Il racconto degli ultimi, intensi, dieci mesi della vita di John Dillinger, il rapinatore di banche più ricercato degli Stati Uniti negli anni della Grande Depressione, sono al centro di Nemico Pubblico: dall’impressionante fuga dal carcere di massima sicurezza di Lake County (cinque, spettacolari, minuti di puro cinema) fino al momento della sua uccisione, è l’ombroso e romantico “Robin Hood” d’America (Johnny Depp) a dominare la scena.
Dunque, apparentemente nulla di nuovo, vista la già ampia filmografia (si contano una quindicina di film) sulle leggendarie gesta del bandito. Ma a fare la differenza è la firma di un regista come Michael Mann (Heat – La sfida, Collateral), capace di scorgere dietro all’aura del mito, l’anima di un uomo e di una nazione: Dillinger e l’America. O meglio, Dillinger è l’America: è l’uomo che cerca il suo riscatto, ma che, inevitabilmente, rimane vittima delle proprie ambizioni e delle proprie contraddizioni, incapace di allinearsi ad un mondo che ha sete di progresso e di “giustizia”. Ed è qui che riconosciamo lo sguardo di Mann: al di là del puro tecnicismo – per cui il regista fa proprio l’utilizzo del digitale (in alta definizione), sfruttandone al meglio le potenzialità (vedi la sequenze iniziale della sparatoria) –, quello che traspare è un’(est)etica del tutto personale, attenta alla lezione dei padri (Hawks e Ford), ma poco incline al facile compromesso. Dunque, non più “buoni” e “cattivi”, ma una progressiva simbiosi tra due facce della stessa medaglia: tra il tassista e il killer (Collateral), tra il poliziotto (Christian Bale) e il bandito. Assistiamo ad un (unico) incontro/scontro, che non vede né vincitori né vinti.

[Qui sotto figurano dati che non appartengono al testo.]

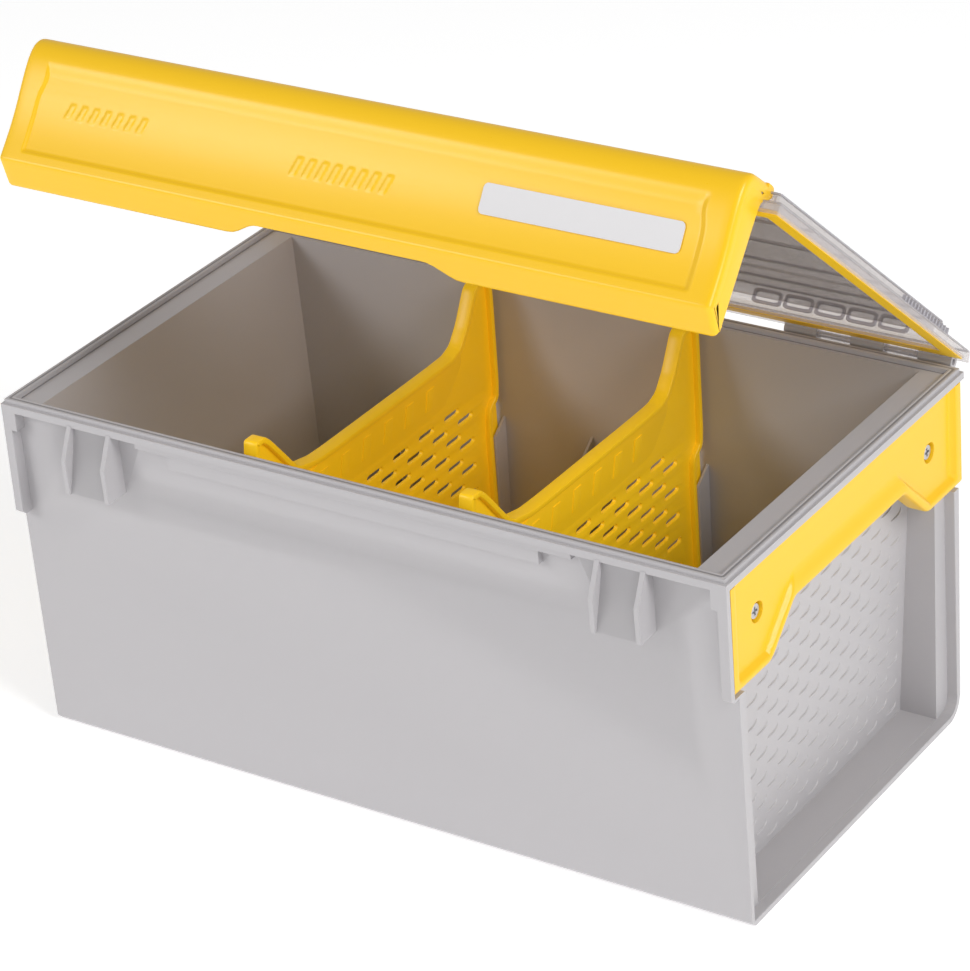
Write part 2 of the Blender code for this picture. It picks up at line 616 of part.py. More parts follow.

Il cinema del regista statunitense è, dunque, un cinema “maschio” (il duello, la caccia, l’amicizia virile) che, lontano da qualsiasi definizione di genere, non dimentica, soprattutto, di mostrare l’uomo ed i suoi conflitti interiori. E non lo fa mai in modo urlato ed esplicito: non è interessato a mettere sulla pubblica piazza il racconto straziante di una vita segnata da un terribile passato, con l’intento di dare maggiore “spessore” alla narrazione, perché le emozioni emergono attraverso un uso sapiente del ralenti (che si inserisce perfettamente all’interno di sequenze frenetiche e veloci) o nelle brevi ma intense “pause di riflessione”, come presa di coscienza del proprio mondo emotivo. Un mondo ed un sentire racchiusi nell’intensità di uno sguardo in funzione metonimica (dunque capace di esprimere la complessità dell’“esserci” attraverso l’utilizzo di un dettaglio): l’umanità dell’uomo Dillinger, al di là della sua inscalfibile mitizzazione, è perfettamente raccontata, prima dall’“abbandono” del suo mentore, poi dall’addio rivolto alla donna amata (Marion Cotillard). Ma ciò non toglie coerenza ad un personaggio che non è in cerca di redenzione: così come il Vincent (Tom Cruise) di Collateral, animale su cui è appesa una taglia, riflette se stesso nell’improvvisa e surreale apparizione di un coyote sperduto in mezzo all’autostrada; in modo analogo fa il Dillinger di Nemico Pubblico, nell’epilogo del film, quando assiste alle gesta del fascinoso Clark Gable, in Manhattan Melodrama, al cinema Biograph.
“Non pensare alla possibilità di vivere per sempre, bisogna morire come si è vissuti”: queste sono le parole pronunciate dal personaggio del film. Dillinger, l’uomo e il bandito, capisce che il suo tempo è giunto al termine: all’uscita dalla proiezione, viene brutalmente freddato da cinque colpi di rivoltella, in mezzo ad una folla "ignara" di quanto stia accadendo. Un ultimo, emozionante, spiraglio di umanità è racchiuso nelle parole dirette alla donna amata, pronunciate poco prima di spirare. Oggi un uomo muore in una metropolitana di Los Angeles (Collateral), ieri in una qualsiasi strada polverosa d’America. Ma per Vincent e John, e quindi per Mann, non fa differenza: eroi e antieroi, buoni e cattivi, poliziotti e banditi. Si muore, comunque, soli. E l’umanità non concede sconti a nessuno.